The bulk of the failures (30) are in Tier 3 - validation ordering and error message formatting. DynamoDB Local returns different errors than production for the same bad request. This might sound academic, but if you're writing error handling code against DynamoDB Local, it might not work the same way against the real thing. You'll get the right error type but the wrong message content, or the validations will fire in a different order.

These are the kind of differences you only discover when you have a conformance suite to catch them. Without one, they hide as production bugs that are impossible to reproduce locally.

Why bother?

I built this because I needed it for Dynoxide. I wanted confidence that the thing I was building actually worked the way DynamoDB works, not the way I assumed it works. But the suite is useful beyond that.

If you're choosing between DynamoDB emulators for your development workflow, you can run the suite yourself and compare. The numbers above aren't marketing claims - they're reproducible results from a public repository that anyone can verify.
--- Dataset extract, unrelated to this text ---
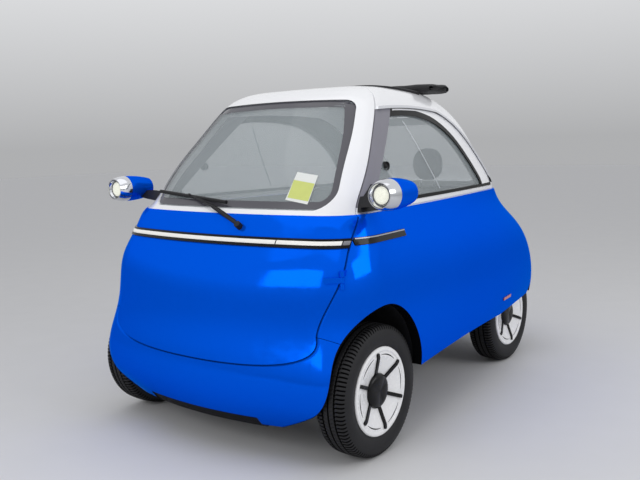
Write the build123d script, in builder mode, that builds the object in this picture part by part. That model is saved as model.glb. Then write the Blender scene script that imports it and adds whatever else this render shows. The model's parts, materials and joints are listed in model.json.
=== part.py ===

If you maintain a DynamoDB emulator or compatibility layer, you can use it to find and fix gaps. Point it at your endpoint, see what fails, fix the failures. The tiered structure tells you which failures matter most.

And if you're using DynamoDB Local in your CI pipeline and wondering why a test passes locally but fails against real DynamoDB - the conformance suite might tell you why. The 42 things DynamoDB Local gets wrong are 42 potential sources of exactly that kind of bug.

526 tests is solid coverage, but there are DynamoDB behaviours the suite doesn't exercise yet. If you've hit a case where an emulator diverges from real DynamoDB and you think it should be covered, open a PR. The only requirement is that the test passes against real DynamoDB - include the results artifact from a run against your own AWS account and I'll verify it against the ground truth pipeline. More tests make the suite more useful for everyone, not just Dynoxide.

The suite is at github.com/nubo-db/dynamodb-conformance. Clone it, run it, check the results for yourself.